* PROBLEM REQUIREMENTS
Select all lines with the string "handed" in them, and copy those lines.

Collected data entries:
····················

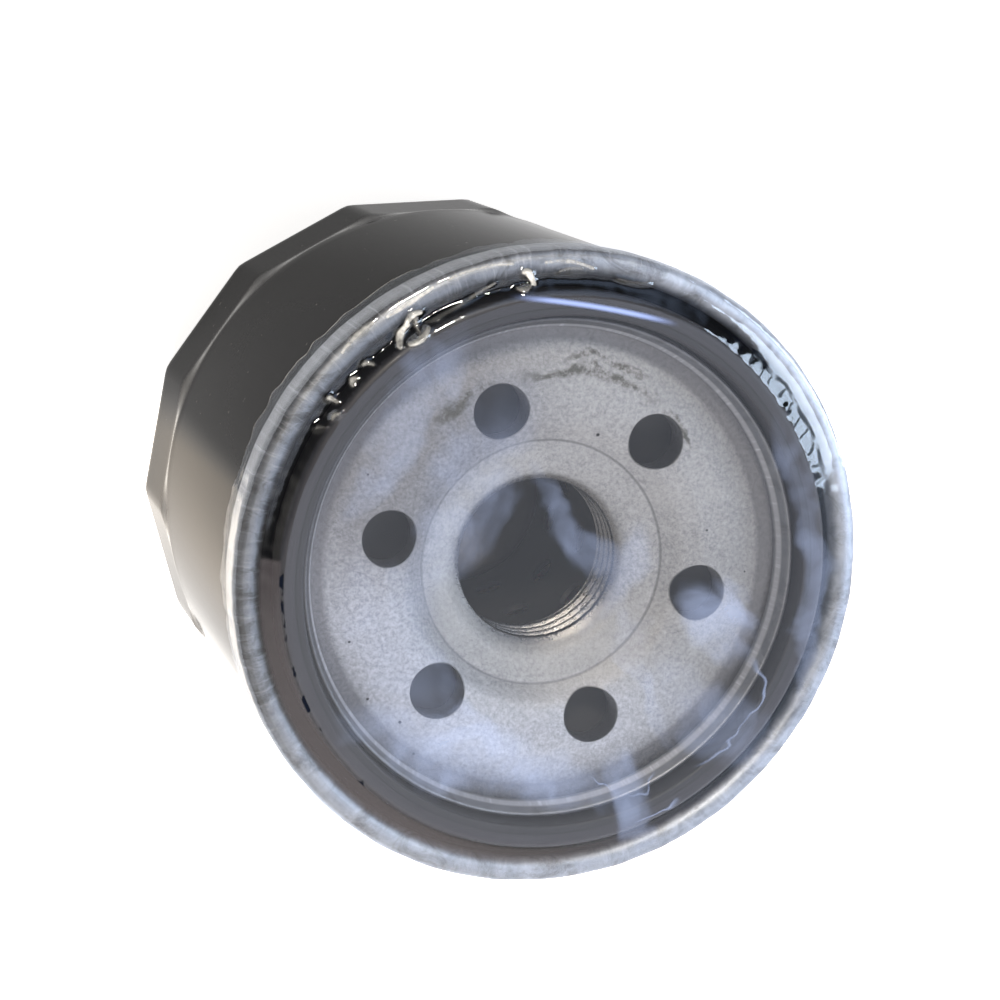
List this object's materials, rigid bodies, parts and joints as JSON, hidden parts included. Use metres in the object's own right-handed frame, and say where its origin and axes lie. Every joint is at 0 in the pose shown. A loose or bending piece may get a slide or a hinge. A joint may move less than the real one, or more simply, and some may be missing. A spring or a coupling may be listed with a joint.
{
  "type": "oil filter",
  "caption": "Spin-on canister oil filter with a fluted domed end, a threaded centre port with inlet holes round it, a gasket in a rolled seam and a clear shrink cap.",
  "frame": {"origin": "centre of the base of the bounding box, on the filter's axis, at the flat of the domed end that it stands on", "axes": "+Z along the filter's axis towards the gasket and the threaded base; +X through the middle of one inlet hole"},
  "size_m": [0.0702, 0.0702, 0.0657],
  "materials": {
    "black_paint": "satin black baked paint on drawn steel",
    "galvanised_steel": "bright galvanised sheet",
    "sealing_compound": "matt cured compound",
    "plate_steel": "matt mottled pressed steel",
    "gasket_nitrile": "oiled black nitrile",
    "clear_film": "clear shrink film",
    "valve_rubber": "matt moulded rubber",
    "tinplate": "bright tinplate",
    "plastisol": "semi-gloss cured plastisol",
    "filter_paper": "resin-treated cellulose paper",
    "spring_steel": "oiled spring steel"
  },
  "bodies": {
    "filter": {"can_shell": "black_paint", "seam_lid": "galvanised_steel", "seam_sealant": "sealing_compound", "tapping_plate": "plate_steel", "base_gasket": "gasket_nitrile", "element_cap_upper": "tinplate", "element_cap_lower": "tinplate", "adhesive_upper": "plastisol", "adhesive_lower": "plastisol", "centre_tube": "tinplate", "pleated_media": "filter_paper", "media_seam_clip": "tinplate", "bypass_seat": "tinplate", "bypass_cage": "tinplate", "bypass_spring": "spring_steel", "support_spring": "spring_steel"},
    "poppet": {"bypass_poppet": "tinplate", "bypass_seal": "gasket_nitrile"},
    "valve_lip": {"drainback_valve": "valve_rubber"},
    "film": {"film_cap": "clear_film"}
  },
  "joints": [
    {"name": "bypass_open", "type": "slide", "parent": "filter", "child": "poppet", "axis": [0, 0, 1], "range_m": [0, 0.003], "stiffness_N_per_m": 1500, "springref_m": -0.0036, "deforming": ["bypass_spring"]},
    {"name": "drainback_open", "type": "slide", "parent": "filter", "child": "valve_lip", "axis": [0, 0, -1], "range_m": [0, 0.0015], "stiffness_N_per_m": 200, "springref_m": -0.0005, "deforming": ["drainback_valve"]},
    {"name": "film_lift", "type": "slide", "parent": "filter", "child": "film", "axis": [0, 0, 1], "range_m": [0, 0.012]}
  ]
}
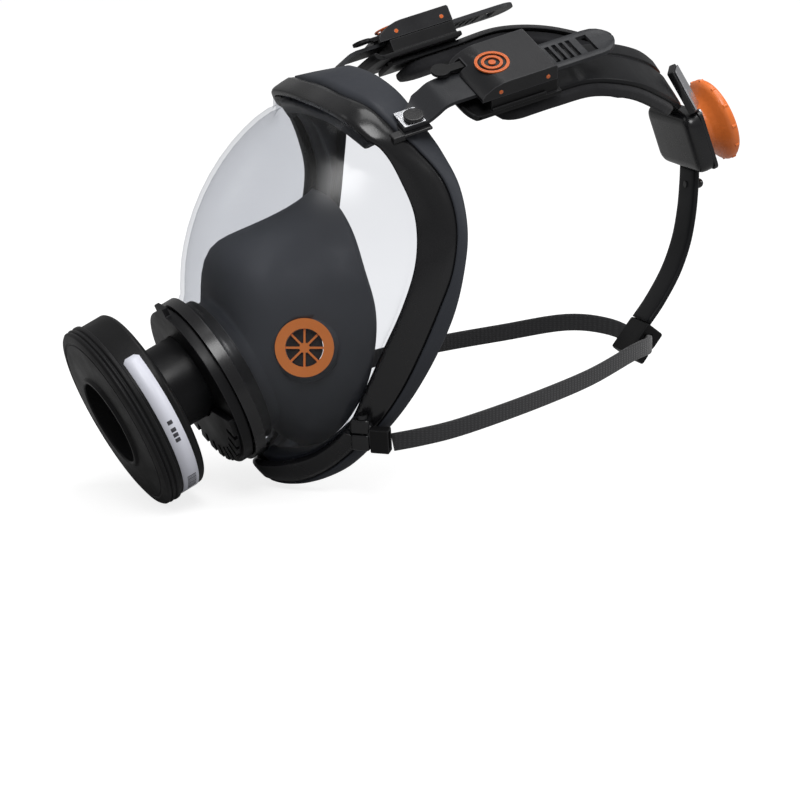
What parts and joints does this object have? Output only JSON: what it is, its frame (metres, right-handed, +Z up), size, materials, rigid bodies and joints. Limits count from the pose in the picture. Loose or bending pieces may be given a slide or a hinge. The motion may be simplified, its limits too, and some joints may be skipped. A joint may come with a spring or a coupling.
{
  "type": "full face respirator",
  "caption": "Full face respirator with a clear visor, half mask, screw-in round filter and a ratchet head harness with a rear size knob.",
  "frame": {"origin": "the middle of the wearer's head, midway between the ears", "axes": "+Z up, the mask faces -Y, the wearer's left is +X"},
  "size_m": [0.1734, 0.3771, 0.2404],
  "materials": {
    "clear_visor": "clear moulded polycarbonate with a faint blue-grey tint",
    "gloss_black": "moulded black plastic with a soft shine",
    "matte_black": "fine-grained black moulding",
    "seal_rubber": "matt slate-grey rubber",
    "valve_rubber": "thin black rubber",
    "orange_plastic": "glossy orange moulding",
    "steel": "plain zinc-plated steel",
    "bright_plate": "bright smooth plate",
    "label_film": "plain pale label film",
    "filter_fibre": "pleated filter fibre",
    "elastic_web": "flat black elastic"
  },
  "bodies": {
    "facepiece": {"visor": "clear_visor", "frame_upper": "gloss_black", "frame_lower": "gloss_black", "frame_screws": "steel", "face_seal": "seal_rubber", "half_mask": "seal_rubber", "valve_seat_left": "orange_plastic", "valve_seat_right": "orange_plastic", "front_housing": "gloss_black", "clamp_ring": "gloss_black", "clamp_screw": "steel", "housing_gasket": "valve_rubber", "socket": "gloss_black", "socket_gasket": "valve_rubber", "exhale_seat": "gloss_black", "vent_cover": "gloss_black", "upper_strap_left": "seal_rubber", "upper_strap_right": "seal_rubber", "strap_pegs": "gloss_black", "lug_plates": "bright_plate", "lower_clips": "matte_black", "lower_strap": "elastic_web"},
    "cheek_flap_left": {"cheek_flap_left": "valve_rubber"},
    "cheek_flap_right": {"cheek_flap_right": "valve_rubber"},
    "inhale_valve": {"inhale_disc": "valve_rubber"},
    "exhale_valve": {"exhale_disc": "valve_rubber"},
    "filter_ring": {"filter_washer": "valve_rubber"},
    "filter": {"filter_body": "matte_black", "filter_lid": "matte_black", "filter_media": "filter_fibre", "filter_label": "label_film"},
    "harness": {"crown_frame": "seal_rubber", "crown_pad_left": "seal_rubber", "crown_pad_right": "seal_rubber", "buckle_base_left": "matte_black", "buckle_base_right": "matte_black", "buckle_cover_left": "matte_black", "buckle_cover_right": "matte_black", "buckle_badge_left": "orange_plastic", "buckle_badge_right": "orange_plastic", "buckle_pins": "orange_plastic", "rear_housing": "gloss_black", "housing_cover": "gloss_black", "cover_screws": "steel", "guide_blocks": "gloss_black", "guide_plates": "bright_plate", "wave_washer": "steel", "nape_band": "seal_rubber", "nape_stud": "gloss_black", "nape_clip": "matte_black"},
    "lever_left": {"release_lever_left": "matte_black"},
    "lever_right": {"release_lever_right": "matte_black"},
    "rack_left": {"rack_left": "steel"},
    "rack_right": {"rack_right": "steel"},
    "size_knob": {"pinion": "steel", "knob": "orange_plastic", "knob_screw": "steel"}
  },
  "joints": [
    {"name": "harness_slide", "type": "slide", "parent": "facepiece", "child": "harness", "axis": [0, 0.9744, 0.225], "range_m": [-0.012, 0.012], "deforming": ["lower_strap"]},
    {"name": "lever_left_press", "type": "hinge", "parent": "harness", "child": "lever_left", "pos_m": [0.05998, -0.03885, 0.12699], "axis": [0.9135, 0.0915, -0.3963], "range_deg": [0, 4], "stiffness_Nm_per_rad": 0.2, "springref_deg": -1.15},
    {"name": "lever_right_press", "type": "hinge", "parent": "harness", "child": "lever_right", "pos_m": [-0.05998, -0.03885, 0.12699], "axis": [0.9135, -0.0915, 0.3963], "range_deg": [0, 4], "stiffness_Nm_per_rad": 0.2, "springref_deg": -1.15},
    {"name": "knob_turn", "type": "hinge", "parent": "harness", "child": "size_knob", "pos_m": [0, 0.113, 0.076], "axis": [0, 0.9397, 0.342], "range_deg": [-60, 60]},
    {"name": "rack_left_slide", "type": "slide", "parent": "harness", "child": "rack_left", "axis": [1, 0, 0], "range_m": [-0.0082, 0.0082]},
    {"name": "rack_right_slide", "type": "slide", "parent": "harness", "child": "rack_right", "axis": [1, 0, 0], "range_m": [-0.0082, 0.0082]},
    {"name": "filter_feed", "type": "slide", "parent": "facepiece", "child": "filter_ring", "axis": [0, -0.9063, -0.4226], "range_m": [0, 0.0092]},
    {"name": "filter_turn", "type": "hinge", "parent": "filter_ring", "child": "filter", "pos_m": [0, -0.21959, -0.04916], "axis": [0, -0.9063, -0.4226], "range_deg": [0, 900]},
    {"name": "inhale_lift", "type": "slide", "parent": "facepiece", "child": "inhale_valve", "axis": [0, 0.9063, 0.4226], "range_m": [0, 0.0013], "stiffness_N_per_m": 60, "springref_m": -0.001},
    {"name": "exhale_lift", "type": "slide", "parent": "facepiece", "child": "exhale_valve", "axis": [0, -0.9063, -0.4226], "range_m": [0, 0.0012], "stiffness_N_per_m": 60, "springref_m": -0.001},
    {"name": "cheek_lift_left", "type": "slide", "parent": "facepiece", "child": "cheek_flap_left", "axis": [-0.8754, 0.4082, -0.2588], "range_m": [0, 0.0012], "stiffness_N_per_m": 60, "springref_m": -0.001},
    {"name": "cheek_lift_right", "type": "slide", "parent": "facepiece", "child": "cheek_flap_right", "axis": [0.8754, 0.4082, -0.2588], "range_m": [0, 0.0012], "stiffness_N_per_m": 60, "springref_m": -0.001}
  ],
  "couplings": [
    {"joint": "rack_left_slide", "follows": "knob_turn", "m_per_rad": -0.0075},
    {"joint": "rack_right_slide", "follows": "knob_turn", "m_per_rad": 0.0075},
    {"joint": "filter_feed", "follows": "filter_turn", "m_per_rad": 0.00057773}
  ]
}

····················

* THE RESULT
List this object's materials, rigid bodies, parts and joints as JSON, hidden parts included. Use metres in the object's own right-handed frame, and say where its origin and axes lie. Every joint is at 0 in the pose shown. A loose or bending piece may get a slide or a hinge. A joint may move less than the real one, or more simply, and some may be missing. A spring or a coupling may be listed with a joint.
What parts and joints does this object have? Output only JSON: what it is, its frame (metres, right-handed, +Z up), size, materials, rigid bodies and joints. Limits count from the pose in the picture. Loose or bending pieces may be given a slide or a hinge. The motion may be simplified, its limits too, and some joints may be skipped. A joint may come with a spring or a coupling.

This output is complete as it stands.